Vincent Dumestre non ha più bisogno di essere presentato, almeno dopo il prodigioso Bourgeois Gentilhomme di Molière su musiche di Lully, realizzato con la complicità del regista Benjamin Lazar. Sotto i ponti sono pure passate altri inconfondibili interpretazioni di francesi (Lully, Lalande) e d’italiani (Cavalieri, Monteverdi, Cavalli). Insomma, Dumestre sguazza nel mare del Seicento e riesce sempre a dare una coerenza d’insieme alla partitura di Durón che è, come si diceva, un punto di arrivo di diversi linguaggi. Le Poème Harmonique ha un suono fatto di grande sensualità, perfetto per questo repertorio.
Sceglie di potenziare l’eccesso il regista Omar Porras che opta per uno spettacolo visualmente estremamente carico, pensato più per soddisfare i sensi che l’intelletto. Ma ha ovviamente dalla sua l’estetica del tempo, quel Barocco spagnolo che influenza mezza Europa, prima che il Classicismo francese riprenda in mano il teatro imponendo ordine e disciplina in nome di Aristotele. Insomma, non c’è dubbio: si esce da questo spettacolo felici per la scoperta, gratificati dall’esito musicale. E a giudicare dagli applausi, il giudizio è generale.

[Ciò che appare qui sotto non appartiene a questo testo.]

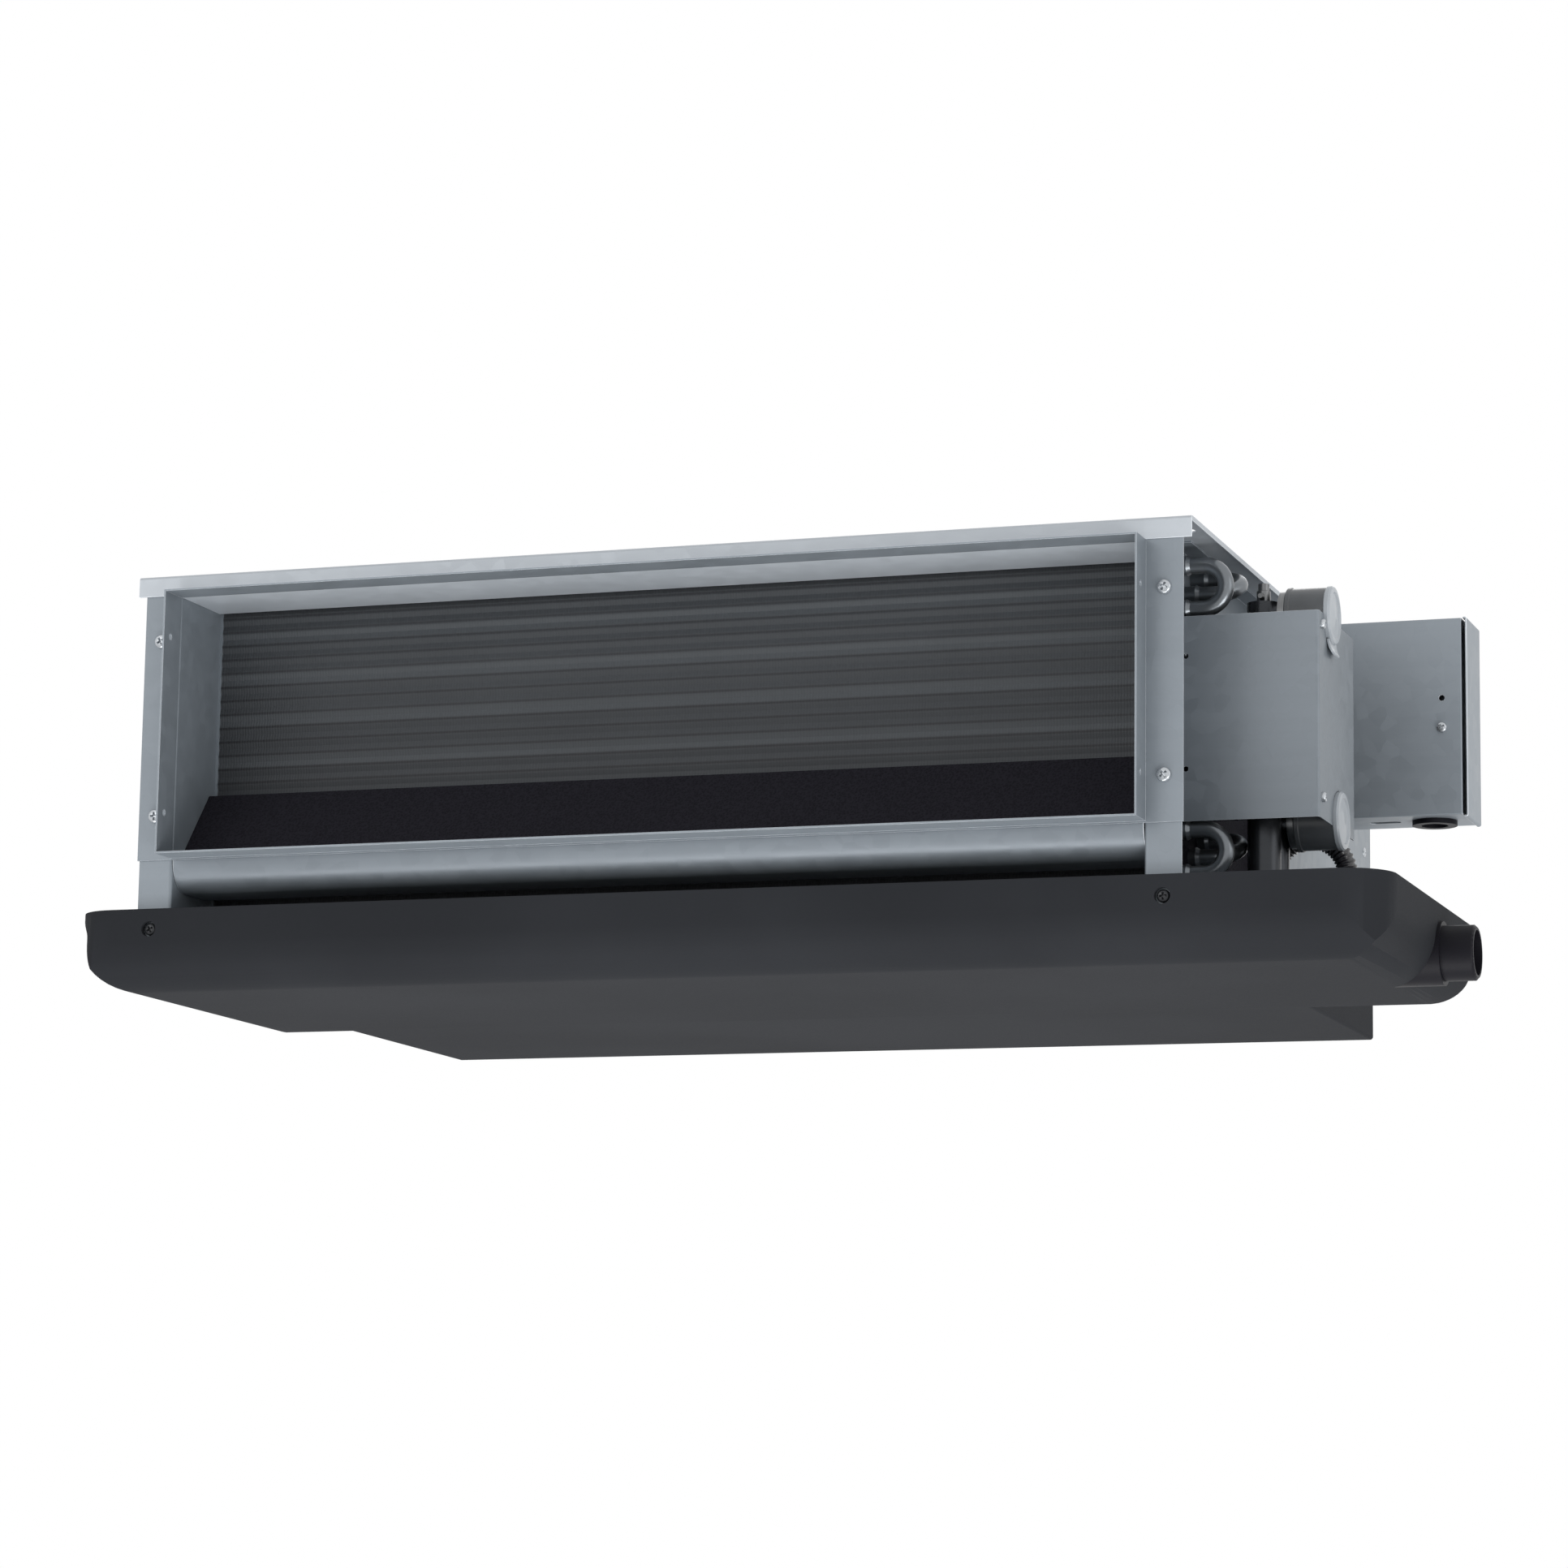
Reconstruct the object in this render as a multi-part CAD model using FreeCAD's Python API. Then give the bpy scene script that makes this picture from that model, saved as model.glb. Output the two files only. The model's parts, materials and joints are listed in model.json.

Consolazione per coloro che si fossero persi Coronis a teatro: resta il disco che è uscito per l’etichetta Alpha, proprio in concomitanza con la produzione dell’Opéra-Comique. Per questa incisione, Dumestre si è attorniato per lo più degli stessi artisti con l’eccezione del ruolo dell’ambita ninfa inciso dall’altrettanto brava Ana Quintans. Dalla scena al CD, i piaceri variano, ma non troppo.